先日目にした地域の話題に、川崎市の埋め立て地にある「かわさきの浜」の潮干狩りに、予想を超える数の人が押し寄せ、解禁から10日足らずで一時禁漁の事態になった、とありました。
そこも、この場所も、無料であることが人気の理由のようですが、潮干狩りという「採集作業」には、本能的に没頭してしまう民族性や、労働成果が目に見えることから、人気があるのかも知れません。
それを、都心近くで商売にできるような砂浜があれば、人は集まると思われますが、そんな場所が無いから集中しちゃうんですよね……
上写真は一般人のようですが、大きな貝採り用のカゴで採るプロ(?)のおばあさんもいます。
近所で売られてるのかも知れませんが、果たしておいしいのだろうか?
でも、ガキの時分に潮干狩りに行った1970年前後の、幕張、船橋、金沢八景の海と比べると、現在の方がはるかに安全という気がします。
公害で騒がれていた時代の貝を食べても、まだ生きているのですから、現在の貝も大丈夫なのでしょう……
この付近にはかなり広い湿地帯があり、草の茂みから普段聞き慣れない鳥の鳴き声が聞こえてきます。
でもここでは、バードウォッチャーの姿を見かけません(マニアが求める鳥がいない、観察の時間帯が違う、観察ポイントが違う、のか?)。
われわれ素人は、聞き慣れない鳥の鳴き声を耳にすると、即「バードサンクチュアリ」と考えがちですが、そう単純なものではないのかも知れません。
多摩川下流で「子どもたちが素足で遊べる干潟づくり」を目指して活動するNPOが、環境保全活動に取り組んでいます。
川を取り巻く周辺環境を、川岸に立地する企業の協力を得て、子どもたちに体験学習させています。

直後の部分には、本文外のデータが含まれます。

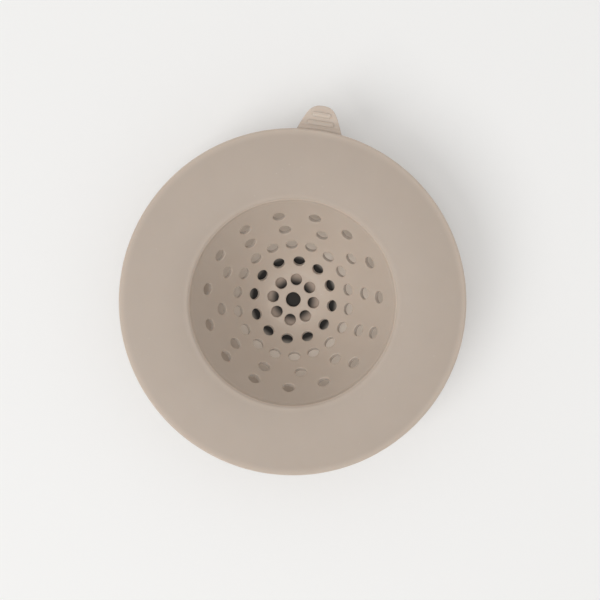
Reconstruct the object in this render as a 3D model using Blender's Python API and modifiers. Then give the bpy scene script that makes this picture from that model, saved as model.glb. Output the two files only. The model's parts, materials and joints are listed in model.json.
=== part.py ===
# Sink strainer: a domed flange with a flat seat near its edge, a perforated basket held in a
# groove under the flange's inner edge, and a ribbed pull tab that bends at the flange's outer edge.
# Units are metres, +Z is up. The origin is on the basket's axis, in the plane of the flange's seat.
# The tab points along +Y.

import math

import bmesh
import bpy
import numpy as np
from mathutils import Matrix, Vector

# Flange
RIM_RADIUS = 0.0560
EDGE_ROUND = 0.0010
SEAT_WIDTH = 0.0035
SEAT_TAPER = 0.0006
FLANGE_WALL = 0.0018
CREST_RADIUS = 0.0440
DOME_RISE = 0.00075
MOUTH_FALL = 0.0010
LIP_ROUND = 0.0013

# Basket
MOUTH_RADIUS = 0.0332
BASKET_DEPTH = 0.0255
BASKET_FLOOR_RADIUS = 0.0090
BASKET_WALL = 0.0016
HOLE_DIAMETER = 0.0040
CENTRE_HOLE_DIAMETER = 0.0052
# The first ring of holes lies on the floor, at this share of the floor's radius. The others lie
# on the inner wall, at these shares of the way out from the floor's edge to the mouth.
FLOOR_RING_SHARE = 0.8
WALL_RING_SHARES = (0.194, 0.4215, 0.628, 0.806)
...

目指すところは、素晴らしいと思えるのですが、下流域だけが頑張っても難しい面がありそうです。
理想としては、多摩川流域の各地域で、それぞれの目標を掲げる団体が地域活動を広めた上で、流域全体という視点での連携が生まれることではないでしょうか。
前述のレンガ堤のような、古い施設として目にとまるのが、石造りの「六郷水門」で、昭和6年完成のプレートがあります。
この施設は現役で稼働していますが、水門の内側には狭い船だまりしか残されていません。
かつては六郷用水の終端で、雑色(ぞうしき)運河の水門としての役割がありましたが、現在その用水路や運河は存在しません。
現在も水門付近に六郷排水場があるので、生活排水路(下水)とされているようです。
そんな水門付近は、テナガエビやハゼ釣りのポイントのようです。
河口に近いので、潮の影響をかなり受ける場所ですが、どう考えても下水からの栄養分に群がっているように思えます。
ある意味それは「栄養連鎖」と言えるのかも知れません。
でもわたしが想起するのは、発電所(原子力・火力)の排水溝から流れ出す「暖かい排水」に群がり、異常に巨大化した貝類等のイメージになってしまいます。
近場で「釣る」「採る」ことの楽しみは理解できますが、あまり口に入れたいとは思えません。
でも、自分で釣ったり、採った魚介類というのは、リリースも食べるも自由ですが、その安全性は自分のお腹で確かめるしかないんですよね?